WHAT TO PRODUCE:
Exactly the lines from the line with "Continue the FreeCAD" to the line with "bevel.harden_normals = True" should be extracted, both included, with no other lines.

A block of data:
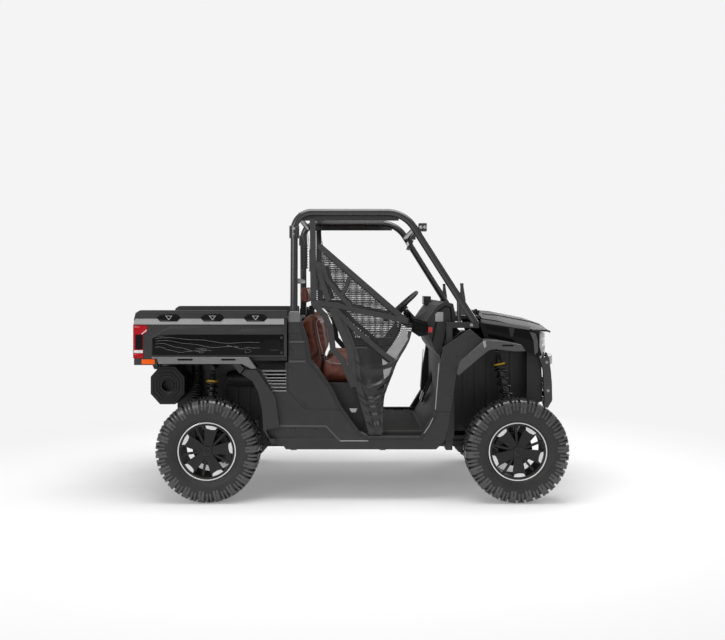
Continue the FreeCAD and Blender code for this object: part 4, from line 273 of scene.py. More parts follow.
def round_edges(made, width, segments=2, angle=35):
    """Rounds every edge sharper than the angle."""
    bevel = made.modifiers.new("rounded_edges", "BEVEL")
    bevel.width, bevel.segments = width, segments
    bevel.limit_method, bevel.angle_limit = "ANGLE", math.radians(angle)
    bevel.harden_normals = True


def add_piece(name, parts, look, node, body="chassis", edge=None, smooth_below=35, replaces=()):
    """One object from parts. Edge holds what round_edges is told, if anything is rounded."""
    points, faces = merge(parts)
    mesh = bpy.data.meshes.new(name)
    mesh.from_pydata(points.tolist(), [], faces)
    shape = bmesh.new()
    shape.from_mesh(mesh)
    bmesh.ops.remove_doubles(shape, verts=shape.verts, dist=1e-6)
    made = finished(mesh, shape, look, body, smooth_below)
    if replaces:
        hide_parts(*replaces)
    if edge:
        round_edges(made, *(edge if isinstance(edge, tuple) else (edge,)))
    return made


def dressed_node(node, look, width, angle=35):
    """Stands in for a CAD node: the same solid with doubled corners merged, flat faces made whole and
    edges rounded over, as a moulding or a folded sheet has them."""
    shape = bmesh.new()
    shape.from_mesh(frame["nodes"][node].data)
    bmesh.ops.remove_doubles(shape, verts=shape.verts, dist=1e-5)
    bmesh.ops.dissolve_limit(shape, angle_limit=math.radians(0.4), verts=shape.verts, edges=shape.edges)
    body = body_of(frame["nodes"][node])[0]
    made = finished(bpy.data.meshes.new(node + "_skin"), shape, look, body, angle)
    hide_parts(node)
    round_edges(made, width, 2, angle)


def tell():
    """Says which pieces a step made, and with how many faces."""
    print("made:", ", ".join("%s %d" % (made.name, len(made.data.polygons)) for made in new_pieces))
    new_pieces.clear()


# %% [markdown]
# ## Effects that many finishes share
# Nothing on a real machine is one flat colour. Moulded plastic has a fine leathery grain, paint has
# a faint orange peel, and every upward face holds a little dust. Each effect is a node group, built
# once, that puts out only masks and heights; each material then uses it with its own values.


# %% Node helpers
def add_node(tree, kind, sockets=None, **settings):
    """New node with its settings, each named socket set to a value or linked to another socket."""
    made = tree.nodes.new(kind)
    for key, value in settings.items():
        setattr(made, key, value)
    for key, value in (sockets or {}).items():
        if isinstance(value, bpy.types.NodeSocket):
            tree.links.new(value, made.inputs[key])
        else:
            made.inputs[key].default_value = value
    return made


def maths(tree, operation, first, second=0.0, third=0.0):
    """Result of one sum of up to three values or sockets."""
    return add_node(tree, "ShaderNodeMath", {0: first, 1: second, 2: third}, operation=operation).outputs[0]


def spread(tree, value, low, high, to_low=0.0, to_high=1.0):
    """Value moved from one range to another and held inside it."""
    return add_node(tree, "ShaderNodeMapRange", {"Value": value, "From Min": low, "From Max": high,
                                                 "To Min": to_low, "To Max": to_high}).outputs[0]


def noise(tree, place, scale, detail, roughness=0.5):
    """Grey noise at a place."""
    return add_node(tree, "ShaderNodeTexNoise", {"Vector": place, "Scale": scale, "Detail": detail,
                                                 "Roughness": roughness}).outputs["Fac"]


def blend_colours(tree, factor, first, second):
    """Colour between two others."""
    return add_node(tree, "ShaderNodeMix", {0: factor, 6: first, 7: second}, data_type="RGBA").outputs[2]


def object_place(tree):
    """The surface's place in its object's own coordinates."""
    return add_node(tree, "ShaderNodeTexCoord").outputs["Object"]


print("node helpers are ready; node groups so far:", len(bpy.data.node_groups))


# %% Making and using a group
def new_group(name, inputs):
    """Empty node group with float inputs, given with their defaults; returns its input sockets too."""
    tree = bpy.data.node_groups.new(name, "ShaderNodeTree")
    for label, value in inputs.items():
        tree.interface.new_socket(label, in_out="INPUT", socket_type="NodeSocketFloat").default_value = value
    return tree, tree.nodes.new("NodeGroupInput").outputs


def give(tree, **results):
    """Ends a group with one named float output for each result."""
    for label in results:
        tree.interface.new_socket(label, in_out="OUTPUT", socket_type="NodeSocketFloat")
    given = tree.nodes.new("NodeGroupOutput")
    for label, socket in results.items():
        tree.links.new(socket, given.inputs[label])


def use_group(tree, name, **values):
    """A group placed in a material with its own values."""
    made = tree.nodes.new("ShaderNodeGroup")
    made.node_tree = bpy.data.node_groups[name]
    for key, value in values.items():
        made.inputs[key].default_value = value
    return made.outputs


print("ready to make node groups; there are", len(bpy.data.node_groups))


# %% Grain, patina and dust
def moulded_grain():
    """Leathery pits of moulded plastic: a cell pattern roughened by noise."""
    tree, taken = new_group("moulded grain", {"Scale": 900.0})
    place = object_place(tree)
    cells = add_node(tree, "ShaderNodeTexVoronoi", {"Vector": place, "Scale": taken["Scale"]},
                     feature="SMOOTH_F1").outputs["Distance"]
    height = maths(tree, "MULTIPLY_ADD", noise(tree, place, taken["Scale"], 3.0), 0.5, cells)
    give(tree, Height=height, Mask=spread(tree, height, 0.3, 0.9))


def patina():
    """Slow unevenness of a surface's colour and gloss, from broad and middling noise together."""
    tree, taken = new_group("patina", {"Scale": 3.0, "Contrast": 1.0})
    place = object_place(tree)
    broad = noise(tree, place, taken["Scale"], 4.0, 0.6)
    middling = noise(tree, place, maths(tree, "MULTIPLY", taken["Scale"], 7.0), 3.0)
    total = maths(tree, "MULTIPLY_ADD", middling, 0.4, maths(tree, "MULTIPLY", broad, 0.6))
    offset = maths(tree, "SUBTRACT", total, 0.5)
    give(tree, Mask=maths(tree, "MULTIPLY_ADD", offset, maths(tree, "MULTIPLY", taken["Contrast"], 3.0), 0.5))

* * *

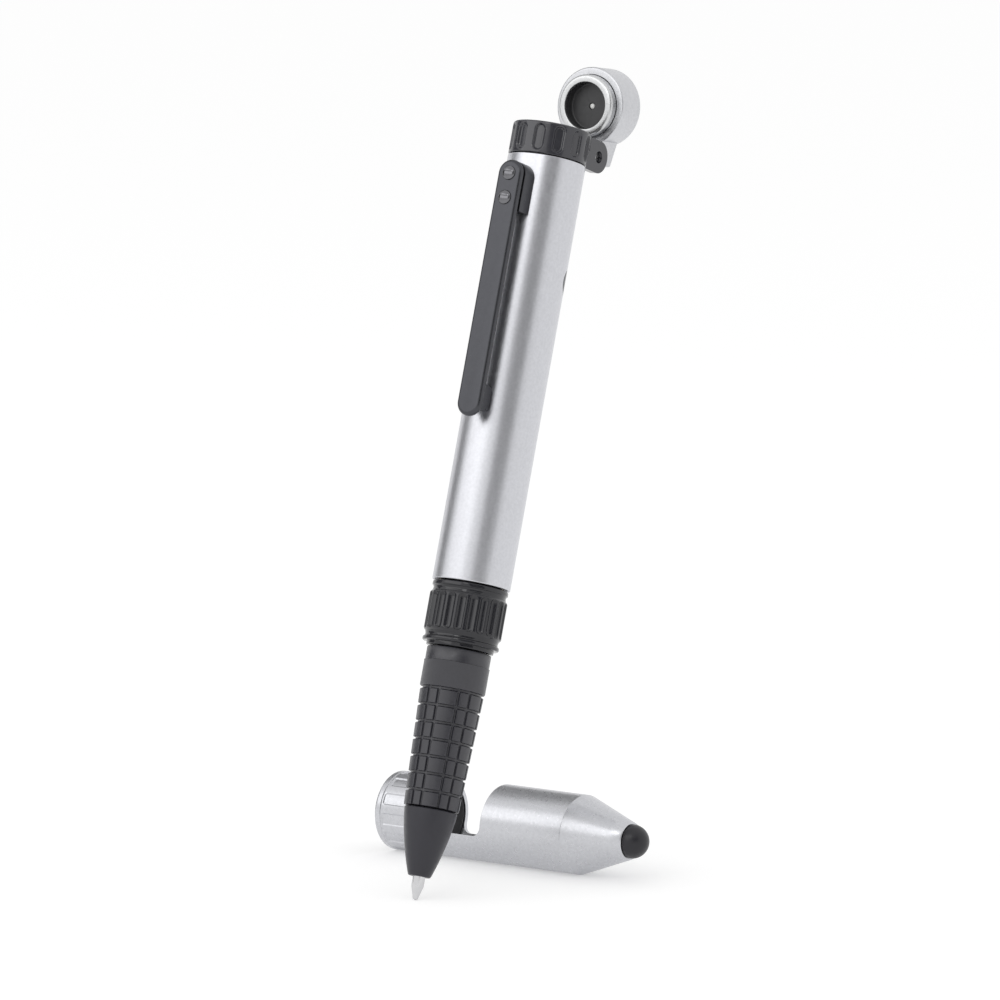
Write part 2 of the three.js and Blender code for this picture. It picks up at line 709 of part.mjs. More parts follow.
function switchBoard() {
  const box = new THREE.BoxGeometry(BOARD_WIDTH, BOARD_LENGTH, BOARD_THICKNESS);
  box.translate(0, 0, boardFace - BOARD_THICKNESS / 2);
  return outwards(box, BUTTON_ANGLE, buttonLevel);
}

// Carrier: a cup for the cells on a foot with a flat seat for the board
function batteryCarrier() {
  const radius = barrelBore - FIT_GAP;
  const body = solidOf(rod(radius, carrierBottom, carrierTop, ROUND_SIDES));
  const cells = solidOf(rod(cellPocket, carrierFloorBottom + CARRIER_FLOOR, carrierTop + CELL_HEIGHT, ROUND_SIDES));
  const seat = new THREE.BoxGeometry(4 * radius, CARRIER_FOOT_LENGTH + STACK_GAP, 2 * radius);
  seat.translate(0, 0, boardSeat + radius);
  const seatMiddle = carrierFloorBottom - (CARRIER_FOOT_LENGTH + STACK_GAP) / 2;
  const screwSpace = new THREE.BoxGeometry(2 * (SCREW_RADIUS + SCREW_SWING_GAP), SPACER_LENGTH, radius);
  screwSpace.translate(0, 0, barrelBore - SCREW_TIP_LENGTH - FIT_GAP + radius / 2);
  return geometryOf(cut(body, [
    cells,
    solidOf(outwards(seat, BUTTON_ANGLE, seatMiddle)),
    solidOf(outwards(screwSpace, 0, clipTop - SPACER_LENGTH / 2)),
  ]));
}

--

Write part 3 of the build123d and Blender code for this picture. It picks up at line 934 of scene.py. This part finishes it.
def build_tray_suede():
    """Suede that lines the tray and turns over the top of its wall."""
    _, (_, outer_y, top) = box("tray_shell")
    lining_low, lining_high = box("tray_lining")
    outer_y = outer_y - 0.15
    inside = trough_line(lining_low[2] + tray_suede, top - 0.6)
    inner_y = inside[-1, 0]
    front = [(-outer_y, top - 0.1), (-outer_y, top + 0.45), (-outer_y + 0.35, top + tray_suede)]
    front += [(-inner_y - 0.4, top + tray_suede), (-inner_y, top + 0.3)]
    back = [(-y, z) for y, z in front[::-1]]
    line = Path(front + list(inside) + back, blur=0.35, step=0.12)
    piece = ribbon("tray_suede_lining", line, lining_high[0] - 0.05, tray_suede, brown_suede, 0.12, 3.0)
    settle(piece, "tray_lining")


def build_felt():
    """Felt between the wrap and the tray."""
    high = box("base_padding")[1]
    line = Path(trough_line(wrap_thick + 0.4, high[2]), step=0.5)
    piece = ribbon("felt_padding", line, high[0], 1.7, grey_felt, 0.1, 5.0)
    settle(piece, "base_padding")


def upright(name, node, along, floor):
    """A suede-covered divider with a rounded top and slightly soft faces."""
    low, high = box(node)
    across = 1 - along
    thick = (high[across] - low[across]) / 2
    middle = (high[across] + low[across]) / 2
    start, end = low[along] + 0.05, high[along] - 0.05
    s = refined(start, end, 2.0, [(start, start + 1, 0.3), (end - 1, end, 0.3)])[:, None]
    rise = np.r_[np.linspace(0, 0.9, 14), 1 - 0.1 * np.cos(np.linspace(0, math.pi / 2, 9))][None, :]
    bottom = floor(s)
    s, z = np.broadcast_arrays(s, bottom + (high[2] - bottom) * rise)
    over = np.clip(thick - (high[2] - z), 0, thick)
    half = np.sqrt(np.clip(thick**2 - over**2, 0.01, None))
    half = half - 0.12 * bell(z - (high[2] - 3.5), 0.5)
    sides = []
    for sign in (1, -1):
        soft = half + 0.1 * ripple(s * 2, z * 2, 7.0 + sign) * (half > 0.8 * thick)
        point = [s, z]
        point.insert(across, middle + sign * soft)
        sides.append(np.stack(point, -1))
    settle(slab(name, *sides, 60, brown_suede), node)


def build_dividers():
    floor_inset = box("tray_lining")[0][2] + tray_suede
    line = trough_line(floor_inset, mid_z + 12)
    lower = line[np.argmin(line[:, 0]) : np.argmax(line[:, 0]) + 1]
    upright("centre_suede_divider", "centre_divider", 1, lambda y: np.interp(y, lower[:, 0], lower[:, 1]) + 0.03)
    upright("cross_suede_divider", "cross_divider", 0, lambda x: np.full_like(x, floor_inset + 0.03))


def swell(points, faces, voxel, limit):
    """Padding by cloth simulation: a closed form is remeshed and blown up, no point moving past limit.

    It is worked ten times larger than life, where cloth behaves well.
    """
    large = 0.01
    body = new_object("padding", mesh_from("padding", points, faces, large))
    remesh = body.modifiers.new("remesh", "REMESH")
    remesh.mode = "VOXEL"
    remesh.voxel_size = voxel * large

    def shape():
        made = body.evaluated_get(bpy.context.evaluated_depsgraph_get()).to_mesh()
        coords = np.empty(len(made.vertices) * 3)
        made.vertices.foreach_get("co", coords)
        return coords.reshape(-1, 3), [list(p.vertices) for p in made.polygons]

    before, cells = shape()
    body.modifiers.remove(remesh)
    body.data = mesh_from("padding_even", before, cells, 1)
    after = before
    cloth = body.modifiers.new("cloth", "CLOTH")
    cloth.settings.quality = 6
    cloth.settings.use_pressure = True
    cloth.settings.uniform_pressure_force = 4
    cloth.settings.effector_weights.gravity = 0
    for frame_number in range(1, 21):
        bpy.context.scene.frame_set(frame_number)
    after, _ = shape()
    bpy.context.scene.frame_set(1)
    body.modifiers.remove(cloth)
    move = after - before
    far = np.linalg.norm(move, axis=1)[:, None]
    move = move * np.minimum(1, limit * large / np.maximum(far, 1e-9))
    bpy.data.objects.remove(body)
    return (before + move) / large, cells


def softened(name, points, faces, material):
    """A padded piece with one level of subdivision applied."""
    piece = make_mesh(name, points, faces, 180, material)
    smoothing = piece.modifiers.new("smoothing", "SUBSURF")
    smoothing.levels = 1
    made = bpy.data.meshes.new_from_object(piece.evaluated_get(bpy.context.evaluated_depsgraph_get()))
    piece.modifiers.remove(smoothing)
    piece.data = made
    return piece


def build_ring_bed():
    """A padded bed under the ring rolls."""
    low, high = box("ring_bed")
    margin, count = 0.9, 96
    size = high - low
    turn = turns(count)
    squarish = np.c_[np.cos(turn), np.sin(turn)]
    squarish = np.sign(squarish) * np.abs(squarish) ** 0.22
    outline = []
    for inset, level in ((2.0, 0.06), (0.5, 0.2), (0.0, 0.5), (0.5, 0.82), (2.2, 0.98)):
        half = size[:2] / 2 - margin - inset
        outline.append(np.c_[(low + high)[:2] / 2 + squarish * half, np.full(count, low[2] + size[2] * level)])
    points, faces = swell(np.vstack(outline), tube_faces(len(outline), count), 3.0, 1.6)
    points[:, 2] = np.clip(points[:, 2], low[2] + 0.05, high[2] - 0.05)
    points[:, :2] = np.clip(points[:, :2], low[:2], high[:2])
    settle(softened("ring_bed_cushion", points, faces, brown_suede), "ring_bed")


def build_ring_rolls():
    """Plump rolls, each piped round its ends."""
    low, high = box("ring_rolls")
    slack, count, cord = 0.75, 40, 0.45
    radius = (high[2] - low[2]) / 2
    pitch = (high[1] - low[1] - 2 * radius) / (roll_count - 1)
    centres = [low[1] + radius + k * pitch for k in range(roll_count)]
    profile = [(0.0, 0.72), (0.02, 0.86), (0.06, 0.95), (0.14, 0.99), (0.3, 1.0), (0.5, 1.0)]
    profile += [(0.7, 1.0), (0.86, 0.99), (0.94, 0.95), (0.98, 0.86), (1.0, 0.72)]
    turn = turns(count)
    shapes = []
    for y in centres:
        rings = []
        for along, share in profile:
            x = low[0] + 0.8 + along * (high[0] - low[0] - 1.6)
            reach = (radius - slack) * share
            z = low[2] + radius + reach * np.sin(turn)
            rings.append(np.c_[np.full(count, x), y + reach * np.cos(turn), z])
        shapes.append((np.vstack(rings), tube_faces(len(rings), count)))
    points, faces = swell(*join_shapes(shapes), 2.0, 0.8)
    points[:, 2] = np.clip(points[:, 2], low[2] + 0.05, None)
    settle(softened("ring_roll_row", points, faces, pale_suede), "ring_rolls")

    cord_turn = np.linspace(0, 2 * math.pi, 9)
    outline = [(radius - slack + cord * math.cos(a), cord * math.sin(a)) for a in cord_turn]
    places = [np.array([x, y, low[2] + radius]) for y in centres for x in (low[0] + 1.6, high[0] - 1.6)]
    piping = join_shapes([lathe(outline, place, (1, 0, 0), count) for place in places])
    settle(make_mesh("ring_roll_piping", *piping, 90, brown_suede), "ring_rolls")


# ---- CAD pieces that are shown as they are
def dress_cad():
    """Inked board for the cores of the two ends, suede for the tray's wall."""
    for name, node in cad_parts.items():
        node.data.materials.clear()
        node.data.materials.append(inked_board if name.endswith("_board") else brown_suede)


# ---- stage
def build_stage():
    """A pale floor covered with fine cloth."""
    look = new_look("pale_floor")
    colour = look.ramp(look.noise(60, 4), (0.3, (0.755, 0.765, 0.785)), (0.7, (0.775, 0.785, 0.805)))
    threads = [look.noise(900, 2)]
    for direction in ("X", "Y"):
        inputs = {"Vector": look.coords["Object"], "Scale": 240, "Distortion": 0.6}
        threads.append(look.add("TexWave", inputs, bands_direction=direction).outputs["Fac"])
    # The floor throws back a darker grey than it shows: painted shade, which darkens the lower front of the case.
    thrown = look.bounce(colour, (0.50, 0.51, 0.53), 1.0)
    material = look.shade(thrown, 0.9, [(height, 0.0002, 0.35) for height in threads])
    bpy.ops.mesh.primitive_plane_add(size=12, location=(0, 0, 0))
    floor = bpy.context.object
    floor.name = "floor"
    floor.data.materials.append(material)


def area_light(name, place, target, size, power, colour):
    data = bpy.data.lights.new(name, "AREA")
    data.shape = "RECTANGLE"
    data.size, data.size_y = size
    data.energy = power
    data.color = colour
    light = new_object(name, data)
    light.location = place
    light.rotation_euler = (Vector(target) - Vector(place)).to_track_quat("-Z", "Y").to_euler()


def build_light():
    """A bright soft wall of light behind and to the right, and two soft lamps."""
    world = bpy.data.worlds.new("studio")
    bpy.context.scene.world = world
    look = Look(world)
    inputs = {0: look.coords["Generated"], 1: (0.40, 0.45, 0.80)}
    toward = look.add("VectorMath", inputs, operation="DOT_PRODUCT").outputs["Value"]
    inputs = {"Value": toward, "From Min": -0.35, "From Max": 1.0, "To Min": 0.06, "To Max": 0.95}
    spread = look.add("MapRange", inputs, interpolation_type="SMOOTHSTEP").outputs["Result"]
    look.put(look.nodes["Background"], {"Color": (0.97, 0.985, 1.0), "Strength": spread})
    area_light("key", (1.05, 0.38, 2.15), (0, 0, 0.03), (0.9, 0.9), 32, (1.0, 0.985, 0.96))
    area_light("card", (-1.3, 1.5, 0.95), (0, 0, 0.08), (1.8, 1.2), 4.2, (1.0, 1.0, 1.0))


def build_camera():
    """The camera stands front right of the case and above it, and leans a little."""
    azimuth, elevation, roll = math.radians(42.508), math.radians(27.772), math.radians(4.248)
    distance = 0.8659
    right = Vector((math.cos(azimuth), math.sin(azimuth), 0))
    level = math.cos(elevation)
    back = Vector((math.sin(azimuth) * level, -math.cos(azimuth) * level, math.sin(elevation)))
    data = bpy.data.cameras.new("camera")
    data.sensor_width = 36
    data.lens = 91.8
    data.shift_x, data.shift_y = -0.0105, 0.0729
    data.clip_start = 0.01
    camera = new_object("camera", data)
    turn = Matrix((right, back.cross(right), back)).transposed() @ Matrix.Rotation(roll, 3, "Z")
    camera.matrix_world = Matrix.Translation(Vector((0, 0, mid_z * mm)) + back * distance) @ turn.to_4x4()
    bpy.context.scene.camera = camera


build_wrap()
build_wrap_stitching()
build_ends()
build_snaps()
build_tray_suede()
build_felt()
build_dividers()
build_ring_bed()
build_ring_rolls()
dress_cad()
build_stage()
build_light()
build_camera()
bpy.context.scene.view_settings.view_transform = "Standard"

RESULT FOR THIS EXERCISE:
Continue the FreeCAD and Blender code for this object: part 4, from line 273 of scene.py. More parts follow.
def round_edges(made, width, segments=2, angle=35):
    """Rounds every edge sharper than the angle."""
    bevel = made.modifiers.new("rounded_edges", "BEVEL")
    bevel.width, bevel.segments = width, segments
    bevel.limit_method, bevel.angle_limit = "ANGLE", math.radians(angle)
    bevel.harden_normals = True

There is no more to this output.